Educação diferente para meninos e meninas

Desde cedo meninos são ensinados a serem fortes, agressivos e garanhões, enquanto meninas devem ser delicadas, puras e virgens. Essa diferença na educação baseada por gênero também contribui para a cultura do estupro, já que homens crescem se achando dominantes quando o assunto é sexo.

Além disso, a educação sexual no Brasil é extremamente falha tanto nas escolas, quanto dentro de casa e isso faz com que crianças e adolescentes cresçam sem conhecimento sobre o próprio corpo e muito menos sobre sua sexualidade, principalmente no caso das meninas que são constantemente reprimidas pela sociedade ou até mesmo pela própria família.

Assédio sexual

Aquele “fiu fiu” ou “ô lá em casa” na rua, a aproximação proposital de homens no transporte público, aquele abraço forçado de um colega de trabalho… Todas essas abordagens são, na verdade, um atentado contra a liberdade sexual das mulheres e acontecem porque homens se sentem à vontade para “abordar” mulheres em qualquer lugar, como se tivessem algum direito sobre o corpo delas.

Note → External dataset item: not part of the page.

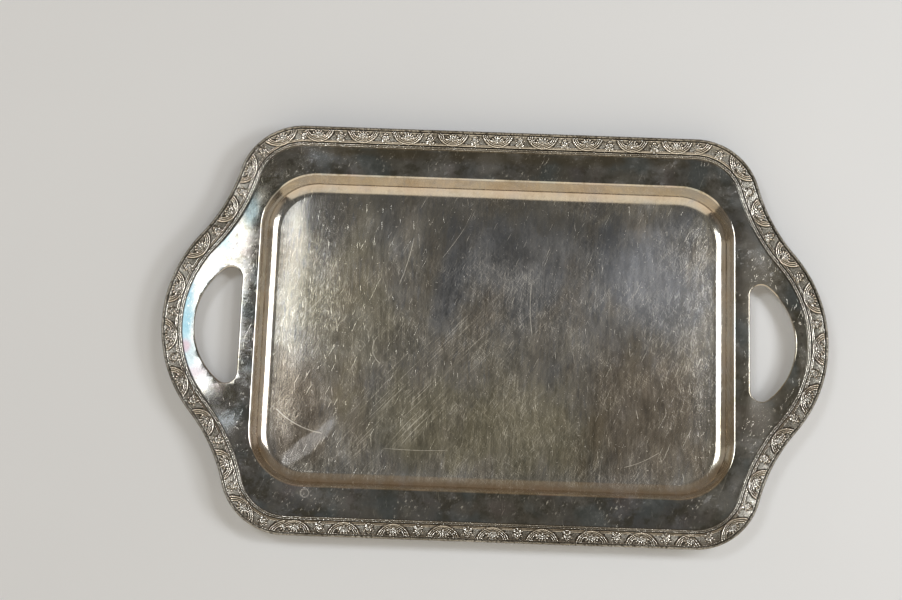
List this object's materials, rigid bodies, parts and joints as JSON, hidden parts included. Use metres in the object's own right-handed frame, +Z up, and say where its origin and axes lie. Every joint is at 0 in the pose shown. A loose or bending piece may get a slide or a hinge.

Apesar de desconfortável e até revoltante, muitas mulheres acabam não reagindo a esses assédios porque tem medo da reação dos homens, que podem até mesmo usar da violência, porque não sabem lidar com a rejeição. Tudo isso faz com que o assédio seja um comportamento naturalizado que contribui para a cultura do estupro.

Comentários e piadas machistas

Quando alguém diz que uma mulher não merece ser estuprada porque ela é feia, quando alguém manda um vídeo de estupro em um grupo do WhatsApp, quando alguém ouve músicas que difamam a imagem da mulher ou quando alguém faz piadas que diminuam o sexo feminino, essa pessoa está contribuindo para que a mulher seja objetificada ou menosprezada.

Ou seja, por mais que você não seja um estuprador, você também contribui para a cultura do estupro com atitudes como estas, que até podem parecer inofensivas, mas que, na verdade, não são. Por isso, é preciso ter cuidado com piadinhas e comentários do dia a dia e repudiá-los sempre que eles forem feitos. Dessa forma, é possível desconstruir, mesmo que aos poucos, comportamentos machistas.